Instructions to follow – Write out the listing beneath this instruction in its entirety, exactly as it reads.

Provided entries –
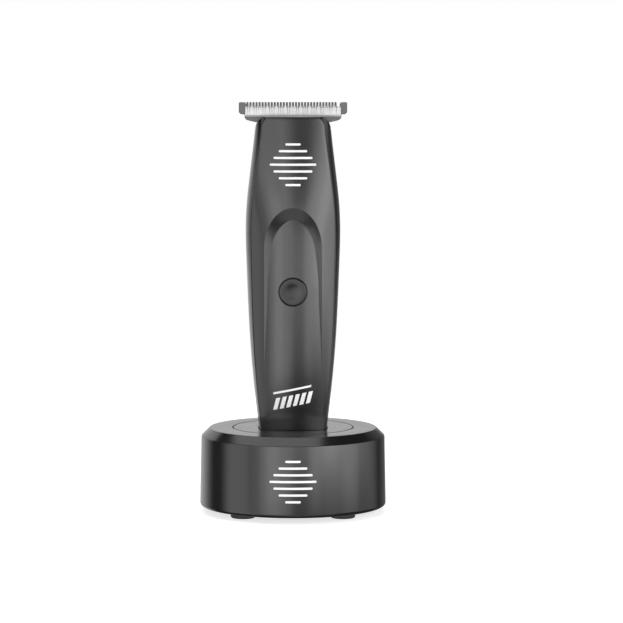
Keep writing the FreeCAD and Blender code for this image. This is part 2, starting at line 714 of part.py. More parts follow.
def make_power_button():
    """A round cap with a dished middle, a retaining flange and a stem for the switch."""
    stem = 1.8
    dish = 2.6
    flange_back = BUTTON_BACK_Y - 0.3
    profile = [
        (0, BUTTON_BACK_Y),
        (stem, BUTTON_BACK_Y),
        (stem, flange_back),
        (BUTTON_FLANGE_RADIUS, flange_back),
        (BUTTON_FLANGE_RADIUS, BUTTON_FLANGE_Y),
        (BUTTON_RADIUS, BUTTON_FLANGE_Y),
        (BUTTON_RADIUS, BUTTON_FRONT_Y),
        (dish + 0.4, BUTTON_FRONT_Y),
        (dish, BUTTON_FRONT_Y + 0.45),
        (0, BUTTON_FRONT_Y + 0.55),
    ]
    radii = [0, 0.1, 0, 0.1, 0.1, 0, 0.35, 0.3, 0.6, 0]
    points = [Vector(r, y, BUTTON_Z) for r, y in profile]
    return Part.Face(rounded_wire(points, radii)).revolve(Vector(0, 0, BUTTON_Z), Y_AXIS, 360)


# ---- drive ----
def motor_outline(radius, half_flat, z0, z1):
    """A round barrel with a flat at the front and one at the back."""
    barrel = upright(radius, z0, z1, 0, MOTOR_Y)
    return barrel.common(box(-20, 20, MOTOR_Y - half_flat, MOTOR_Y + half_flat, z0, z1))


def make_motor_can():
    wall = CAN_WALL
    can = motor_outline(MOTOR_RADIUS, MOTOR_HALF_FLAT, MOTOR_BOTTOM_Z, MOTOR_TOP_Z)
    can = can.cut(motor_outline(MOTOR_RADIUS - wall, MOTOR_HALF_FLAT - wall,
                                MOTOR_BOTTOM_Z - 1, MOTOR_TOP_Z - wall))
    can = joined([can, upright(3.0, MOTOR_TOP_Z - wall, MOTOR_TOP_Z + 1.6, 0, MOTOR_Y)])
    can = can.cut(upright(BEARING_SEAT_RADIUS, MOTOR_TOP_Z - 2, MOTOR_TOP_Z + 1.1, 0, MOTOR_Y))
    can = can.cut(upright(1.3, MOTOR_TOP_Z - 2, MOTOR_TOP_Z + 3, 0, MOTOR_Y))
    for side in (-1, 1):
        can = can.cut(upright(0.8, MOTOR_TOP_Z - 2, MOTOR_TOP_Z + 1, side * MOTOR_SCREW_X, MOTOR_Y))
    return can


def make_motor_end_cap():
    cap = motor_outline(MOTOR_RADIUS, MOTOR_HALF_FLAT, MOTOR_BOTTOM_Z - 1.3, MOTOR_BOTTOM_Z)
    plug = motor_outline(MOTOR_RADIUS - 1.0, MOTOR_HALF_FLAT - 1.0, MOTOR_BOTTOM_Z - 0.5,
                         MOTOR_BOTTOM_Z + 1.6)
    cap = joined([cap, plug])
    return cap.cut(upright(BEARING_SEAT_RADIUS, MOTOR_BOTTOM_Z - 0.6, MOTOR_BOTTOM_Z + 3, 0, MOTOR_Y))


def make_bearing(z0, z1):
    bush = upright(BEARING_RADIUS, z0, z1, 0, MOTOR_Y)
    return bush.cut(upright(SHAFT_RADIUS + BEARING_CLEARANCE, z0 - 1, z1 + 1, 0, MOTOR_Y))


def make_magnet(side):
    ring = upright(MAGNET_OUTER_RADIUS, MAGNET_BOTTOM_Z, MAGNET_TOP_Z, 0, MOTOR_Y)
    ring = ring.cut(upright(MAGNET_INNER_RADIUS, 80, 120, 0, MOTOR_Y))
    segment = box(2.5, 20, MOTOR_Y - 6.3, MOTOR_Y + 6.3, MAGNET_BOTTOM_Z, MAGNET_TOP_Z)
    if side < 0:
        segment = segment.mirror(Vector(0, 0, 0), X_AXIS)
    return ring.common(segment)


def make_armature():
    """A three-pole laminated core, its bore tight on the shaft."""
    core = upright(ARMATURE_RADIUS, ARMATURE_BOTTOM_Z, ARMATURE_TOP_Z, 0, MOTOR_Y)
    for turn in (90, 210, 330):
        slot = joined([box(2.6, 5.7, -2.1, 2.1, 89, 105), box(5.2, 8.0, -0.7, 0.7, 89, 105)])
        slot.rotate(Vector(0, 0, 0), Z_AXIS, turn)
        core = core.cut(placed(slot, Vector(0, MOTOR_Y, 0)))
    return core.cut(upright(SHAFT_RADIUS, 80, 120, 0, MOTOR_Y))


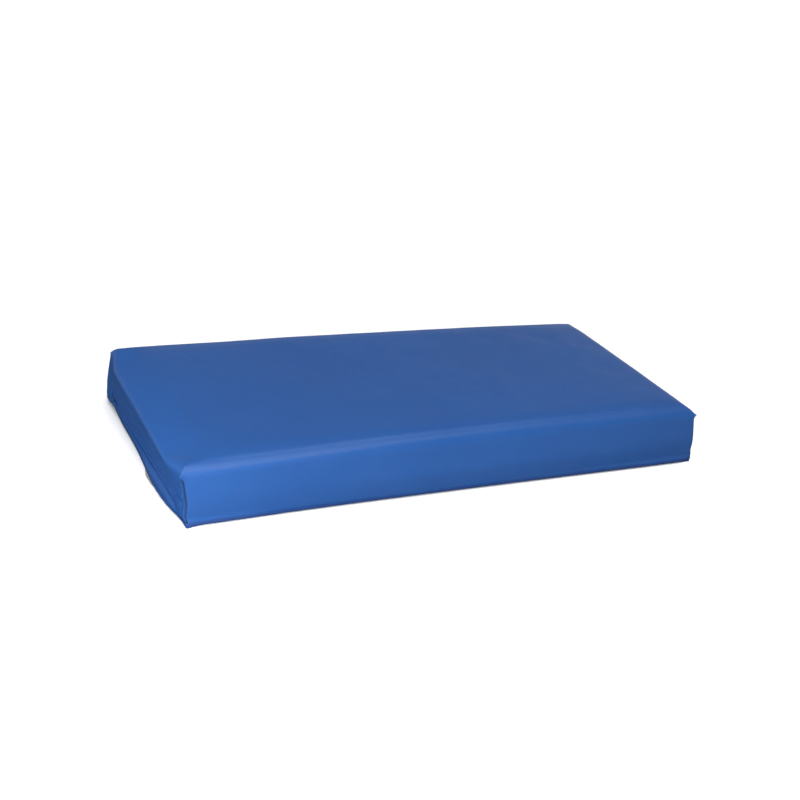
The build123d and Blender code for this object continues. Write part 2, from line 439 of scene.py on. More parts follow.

Finished answer –
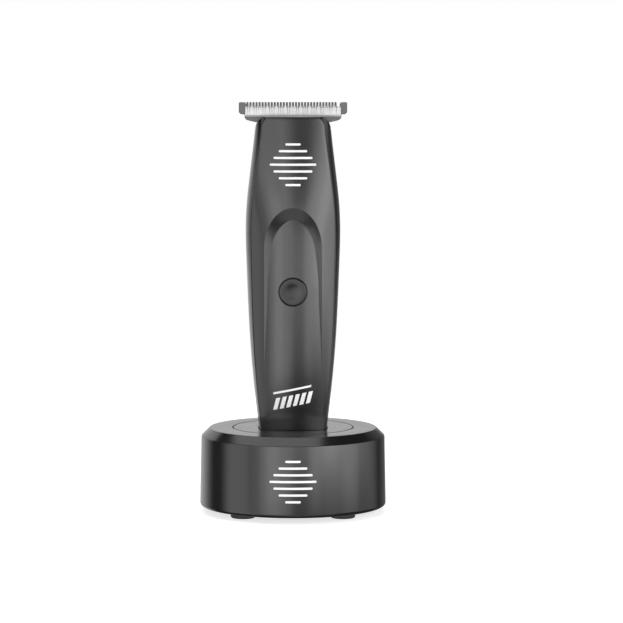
Keep writing the FreeCAD and Blender code for this image. This is part 2, starting at line 714 of part.py. More parts follow.
def make_power_button():
    """A round cap with a dished middle, a retaining flange and a stem for the switch."""
    stem = 1.8
    dish = 2.6
    flange_back = BUTTON_BACK_Y - 0.3
    profile = [
        (0, BUTTON_BACK_Y),
        (stem, BUTTON_BACK_Y),
        (stem, flange_back),
        (BUTTON_FLANGE_RADIUS, flange_back),
        (BUTTON_FLANGE_RADIUS, BUTTON_FLANGE_Y),
        (BUTTON_RADIUS, BUTTON_FLANGE_Y),
        (BUTTON_RADIUS, BUTTON_FRONT_Y),
        (dish + 0.4, BUTTON_FRONT_Y),
        (dish, BUTTON_FRONT_Y + 0.45),
        (0, BUTTON_FRONT_Y + 0.55),
    ]
    radii = [0, 0.1, 0, 0.1, 0.1, 0, 0.35, 0.3, 0.6, 0]
    points = [Vector(r, y, BUTTON_Z) for r, y in profile]
    return Part.Face(rounded_wire(points, radii)).revolve(Vector(0, 0, BUTTON_Z), Y_AXIS, 360)


# ---- drive ----
def motor_outline(radius, half_flat, z0, z1):
    """A round barrel with a flat at the front and one at the back."""
    barrel = upright(radius, z0, z1, 0, MOTOR_Y)
    return barrel.common(box(-20, 20, MOTOR_Y - half_flat, MOTOR_Y + half_flat, z0, z1))


def make_motor_can():
    wall = CAN_WALL
    can = motor_outline(MOTOR_RADIUS, MOTOR_HALF_FLAT, MOTOR_BOTTOM_Z, MOTOR_TOP_Z)
    can = can.cut(motor_outline(MOTOR_RADIUS - wall, MOTOR_HALF_FLAT - wall,
                                MOTOR_BOTTOM_Z - 1, MOTOR_TOP_Z - wall))
    can = joined([can, upright(3.0, MOTOR_TOP_Z - wall, MOTOR_TOP_Z + 1.6, 0, MOTOR_Y)])
    can = can.cut(upright(BEARING_SEAT_RADIUS, MOTOR_TOP_Z - 2, MOTOR_TOP_Z + 1.1, 0, MOTOR_Y))
    can = can.cut(upright(1.3, MOTOR_TOP_Z - 2, MOTOR_TOP_Z + 3, 0, MOTOR_Y))
    for side in (-1, 1):
        can = can.cut(upright(0.8, MOTOR_TOP_Z - 2, MOTOR_TOP_Z + 1, side * MOTOR_SCREW_X, MOTOR_Y))
    return can


def make_motor_end_cap():
    cap = motor_outline(MOTOR_RADIUS, MOTOR_HALF_FLAT, MOTOR_BOTTOM_Z - 1.3, MOTOR_BOTTOM_Z)
    plug = motor_outline(MOTOR_RADIUS - 1.0, MOTOR_HALF_FLAT - 1.0, MOTOR_BOTTOM_Z - 0.5,
                         MOTOR_BOTTOM_Z + 1.6)
    cap = joined([cap, plug])
    return cap.cut(upright(BEARING_SEAT_RADIUS, MOTOR_BOTTOM_Z - 0.6, MOTOR_BOTTOM_Z + 3, 0, MOTOR_Y))


def make_bearing(z0, z1):
    bush = upright(BEARING_RADIUS, z0, z1, 0, MOTOR_Y)
    return bush.cut(upright(SHAFT_RADIUS + BEARING_CLEARANCE, z0 - 1, z1 + 1, 0, MOTOR_Y))


def make_magnet(side):
    ring = upright(MAGNET_OUTER_RADIUS, MAGNET_BOTTOM_Z, MAGNET_TOP_Z, 0, MOTOR_Y)
    ring = ring.cut(upright(MAGNET_INNER_RADIUS, 80, 120, 0, MOTOR_Y))
    segment = box(2.5, 20, MOTOR_Y - 6.3, MOTOR_Y + 6.3, MAGNET_BOTTOM_Z, MAGNET_TOP_Z)
    if side < 0:
        segment = segment.mirror(Vector(0, 0, 0), X_AXIS)
    return ring.common(segment)


def make_armature():
    """A three-pole laminated core, its bore tight on the shaft."""
    core = upright(ARMATURE_RADIUS, ARMATURE_BOTTOM_Z, ARMATURE_TOP_Z, 0, MOTOR_Y)
    for turn in (90, 210, 330):
        slot = joined([box(2.6, 5.7, -2.1, 2.1, 89, 105), box(5.2, 8.0, -0.7, 0.7, 89, 105)])
        slot.rotate(Vector(0, 0, 0), Z_AXIS, turn)
        core = core.cut(placed(slot, Vector(0, MOTOR_Y, 0)))
    return core.cut(upright(SHAFT_RADIUS, 80, 120, 0, MOTOR_Y))


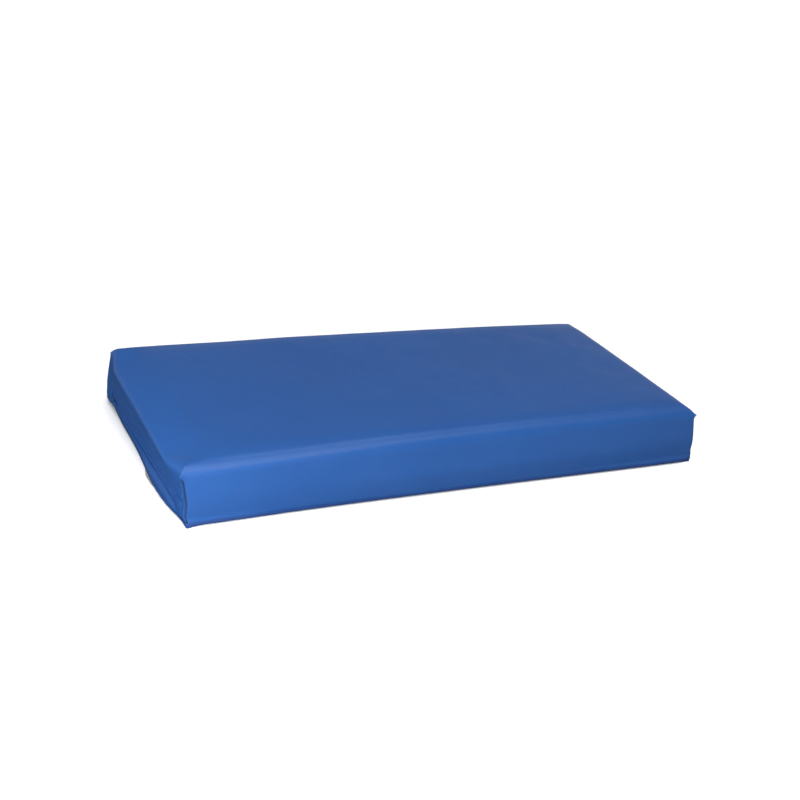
The build123d and Blender code for this object continues. Write part 2, from line 439 of scene.py on. More parts follow.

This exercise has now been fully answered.